Friday, 3 July 2015

Biased interviewing from Jeremy Vine



Maybe I ought to start monitoring Jeremy Vine's programme on BBC Radio 2, because this lunchtime's edition began with one of the most biased pieces of BBC broadcasting I've heard in a long time.

I was going to transcribe the biased section, to show you it in all its horror, but that would take far too long and I'm off out soon. So please listen for yourselves. It's near the start of the show (beginning at 6:53).

The question was: Should the UK bomb IS in Syria?

There were two interviews.

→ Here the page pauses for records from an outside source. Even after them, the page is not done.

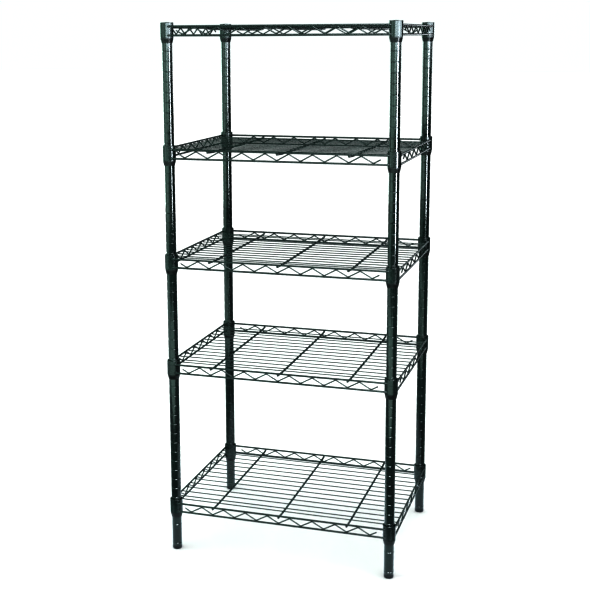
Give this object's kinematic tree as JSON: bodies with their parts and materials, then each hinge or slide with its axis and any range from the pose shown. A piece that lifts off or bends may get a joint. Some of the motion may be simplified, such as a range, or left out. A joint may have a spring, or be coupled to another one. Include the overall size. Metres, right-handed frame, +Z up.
{
  "type": "wire shelving rack",
  "caption": "Free-standing wire shelving rack: coated wire shelves with zigzag trusses clip onto grooved round posts with split sleeves, on levelling feet.",
  "frame": {"origin": "on the floor, at the centre of the posts and of the bounding box's base", "axes": "+Z up along the posts, +X to the right along the shelves' width, front towards -Y"},
  "size_m": [0.6096, 0.4572, 1.3859],
  "materials": {
    "coated_post": "very dark green-black epoxy coating on steel tube, glossy",
    "coated_wire": "very dark green-black epoxy coating on steel wire, glossy",
    "coated_collar": "very dark green-black epoxy coating on steel corner collars, satin",
    "black_plastic": "black moulded plastic, satin",
    "foot_plastic": "dark grey moulded plastic, satin",
    "zinc_steel": "zinc-plated steel, satin"
  },
  "bodies": {
    "posts": {"lower_post_front_left": "coated_post", "lower_post_front_right": "coated_post", "lower_post_back_left": "coated_post", "lower_post_back_right": "coated_post", "upper_post_front_left": "coated_post", "upper_post_front_right": "coated_post", "upper_post_back_left": "coated_post", "upper_post_back_right": "coated_post", "post_cap_front_left": "black_plastic", "post_cap_front_right": "black_plastic", "post_cap_back_left": "black_plastic", "post_cap_back_right": "black_plastic", "foot_inserts": "foot_plastic", "seam_inserts": "zinc_steel", "seam_studs": "zinc_steel", "bottom_split_sleeves": "black_plastic", "second_split_sleeves": "black_plastic", "middle_split_sleeves": "black_plastic", "fourth_split_sleeves": "black_plastic", "top_split_sleeves": "black_plastic"},
    "bottom_shelf": {"bottom_long_rims": "coated_wire", "bottom_side_rims": "coated_wire", "bottom_long_zigzags": "coated_wire", "bottom_side_zigzags": "coated_wire", "bottom_mat_wires": "coated_wire", "bottom_cross_ribs": "coated_wire", "bottom_collars": "coated_collar"},
    "second_shelf": {"second_long_rims": "coated_wire", "second_side_rims": "coated_wire", "second_long_zigzags": "coated_wire", "second_side_zigzags": "coated_wire", "second_mat_wires": "coated_wire", "second_cross_ribs": "coated_wire", "second_collars": "coated_collar"},
    "middle_shelf": {"middle_long_rims": "coated_wire", "middle_side_rims": "coated_wire", "middle_long_zigzags": "coated_wire", "middle_side_zigzags": "coated_wire", "middle_mat_wires": "coated_wire", "middle_cross_ribs": "coated_wire", "middle_collars": "coated_collar"},
    "fourth_shelf": {"fourth_long_rims": "coated_wire", "fourth_side_rims": "coated_wire", "fourth_long_zigzags": "coated_wire", "fourth_side_zigzags": "coated_wire", "fourth_mat_wires": "coated_wire", "fourth_cross_ribs": "coated_wire", "fourth_collars": "coated_collar"},
    "top_shelf": {"top_long_rims": "coated_wire", "top_side_rims": "coated_wire", "top_long_zigzags": "coated_wire", "top_side_zigzags": "coated_wire", "top_mat_wires": "coated_wire", "top_cross_ribs": "coated_wire", "top_collars": "coated_collar"},
    "foot_front_left": {"levelling_foot_front_left": "foot_plastic"},
    "foot_front_right": {"levelling_foot_front_right": "foot_plastic"},
    "foot_back_left": {"levelling_foot_back_left": "foot_plastic"},
    "foot_back_right": {"levelling_foot_back_right": "foot_plastic"}
  },
  "joints": [
    {"name": "bottom_shelf_lift", "type": "slide", "parent": "posts", "child": "bottom_shelf", "axis": [0, 0, 1], "range_m": [0, 0.3296]},
    {"name": "second_shelf_lift", "type": "slide", "parent": "posts", "child": "second_shelf", "axis": [0, 0, 1], "range_m": [0, 0.228]},
    {"name": "middle_shelf_lift", "type": "slide", "parent": "posts", "child": "middle_shelf", "axis": [0, 0, 1], "range_m": [0, 0.228]},
    {"name": "fourth_shelf_lift", "type": "slide", "parent": "posts", "child": "fourth_shelf", "axis": [0, 0, 1], "range_m": [0, 0.2534]},
    {"name": "top_shelf_lift", "type": "slide", "parent": "posts", "child": "top_shelf", "axis": [0, 0, 1], "range_m": [0, 0.06]},
    {"name": "foot_front_left_screw", "type": "slide", "parent": "posts", "child": "foot_front_left", "axis": [0, 0, -1], "range_m": [0, 0.018]},
    {"name": "foot_front_right_screw", "type": "slide", "parent": "posts", "child": "foot_front_right", "axis": [0, 0, -1], "range_m": [0, 0.018]},
    {"name": "foot_back_left_screw", "type": "slide", "parent": "posts", "child": "foot_back_left", "axis": [0, 0, -1], "range_m": [0, 0.018]},
    {"name": "foot_back_right_screw", "type": "slide", "parent": "posts", "child": "foot_back_right", "axis": [0, 0, -1], "range_m": [0, 0.018]}
  ]
}
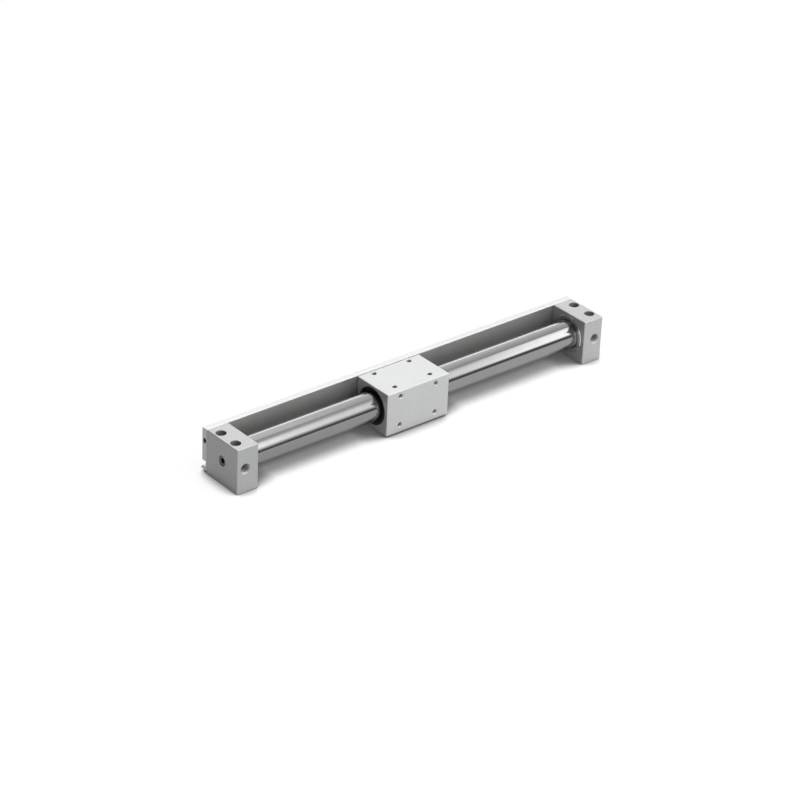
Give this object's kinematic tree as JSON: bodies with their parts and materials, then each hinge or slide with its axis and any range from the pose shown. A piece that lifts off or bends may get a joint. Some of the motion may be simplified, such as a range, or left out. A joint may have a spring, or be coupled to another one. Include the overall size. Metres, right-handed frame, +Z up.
{
  "type": "rodless pneumatic cylinder",
  "caption": "Magnetically coupled rodless air cylinder: thin steel tube between square end covers, a sliding block with threaded holes, and a sensor rail along the back.",
  "frame": {"origin": "centre of the base bolt pattern on the plane of the end covers' bottoms, under the middle of the tube", "axes": "+X along the tube towards the right end cover, -Y the side with the open air ports, +Y the side with the sensor rail, +Z up from the mounting plane"},
  "size_m": [0.418, 0.052, 0.044],
  "materials": {
    "cover_aluminium": "bead-blasted, clear anodised",
    "slider_aluminium": "fine milled, clear anodised",
    "rail_aluminium": "extruded, clear anodised",
    "nut_aluminium": "turned, clear anodised",
    "piston_aluminium": "turned",
    "tube_stainless": "cold-drawn stainless, ground along its length",
    "spring_steel": "phosphated spring steel",
    "zinc_steel": "zinc plated",
    "black_steel": "black oxide",
    "shield_steel": "rolled steel strip, nickel plated",
    "yoke_steel": "turned, zinc chromated",
    "shaft_steel": "turned stainless",
    "magnet_nickel": "nickel plated",
    "seal_rubber": "moulded nitrile rubber",
    "bumper_rubber": "moulded polyurethane",
    "lube_felt": "oil-soaked felt",
    "wear_plastic": "filled bearing resin"
  },
  "bodies": {
    "base": {"cylinder_tube": "tube_stainless", "end_bumper_left": "bumper_rubber", "end_bumper_right": "bumper_rubber", "end_cover_left": "cover_aluminium", "end_cover_right": "cover_aluminium", "end_port_plug_left": "black_steel", "end_port_plug_right": "black_steel", "magnetic_shield_plate": "shield_steel", "rail_passage_plugs": "black_steel", "rail_screws": "zinc_steel", "switch_rail": "rail_aluminium", "tube_gasket_left": "seal_rubber", "tube_gasket_right": "seal_rubber", "tube_ring_nut_left": "nut_aluminium", "tube_ring_nut_right": "nut_aluminium", "tube_snap_ring_left": "spring_steel", "tube_snap_ring_right": "spring_steel"},
    "slider": {"slider_body": "slider_aluminium", "slider_lube_ring_left": "lube_felt", "slider_lube_ring_right": "lube_felt", "slider_magnet_1": "magnet_nickel", "slider_magnet_2": "magnet_nickel", "slider_magnet_3": "magnet_nickel", "slider_magnet_4": "magnet_nickel", "slider_scraper_left": "seal_rubber", "slider_scraper_right": "seal_rubber", "slider_snap_ring_left": "spring_steel", "slider_snap_ring_right": "spring_steel", "slider_wear_ring_left": "wear_plastic", "slider_wear_ring_right": "wear_plastic", "slider_yoke_1": "yoke_steel", "slider_yoke_2": "yoke_steel", "slider_yoke_3": "yoke_steel", "slider_yoke_4": "yoke_steel", "slider_yoke_5": "yoke_steel", "switch_magnet": "magnet_nickel"},
    "piston": {"piston_left": "piston_aluminium", "piston_lube_ring_left": "lube_felt", "piston_lube_ring_right": "lube_felt", "piston_magnet_1": "magnet_nickel", "piston_magnet_2": "magnet_nickel", "piston_magnet_3": "magnet_nickel", "piston_magnet_4": "magnet_nickel", "piston_nut_left": "zinc_steel", "piston_nut_right": "zinc_steel", "piston_right": "piston_aluminium", "piston_seal_left": "seal_rubber", "piston_seal_right": "seal_rubber", "piston_shaft": "shaft_steel", "piston_wear_ring_left": "wear_plastic", "piston_wear_ring_right": "wear_plastic", "piston_yoke_1": "yoke_steel", "piston_yoke_2": "yoke_steel", "piston_yoke_3": "yoke_steel", "piston_yoke_4": "yoke_steel", "piston_yoke_5": "yoke_steel"}
  },
  "joints": [
    {"name": "slider_slide", "type": "slide", "parent": "base", "child": "slider", "axis": [1, 0, 0], "range_m": [-0.1397, 0.1603]},
    {"name": "piston_slide", "type": "slide", "parent": "base", "child": "piston", "axis": [1, 0, 0], "range_m": [-0.1397, 0.1603]}
  ],
  "couplings": [
    {"joint": "piston_slide", "follows": "slider_slide", "ratio": 1}
  ]
}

The first was with the SNP's Alex Salmond (against UK strikes on Syria), the second with Colonel Richard Kemp (for UK strikes on Syria). 

They could not have been handled more differently. 

Mr Salmond wasn't interrupted and was treated with good-natured respect by Jeremy Vine. 

Colonel Kemp, in contrast, was relentlessly interrupted and contradicted, sometimes with a disrespectful laughing tone. 

Jeremy Vine got far too emotionally involved here, frequently raising his voice against Colonel Kemp. 

And he did that thing that no professional BBC interviewer should do (in my opinion) - ending the interview by firmly contradicting his interviewee and then bringing the interview to a close, not allowing his guest (Richard Kemp) to reply. 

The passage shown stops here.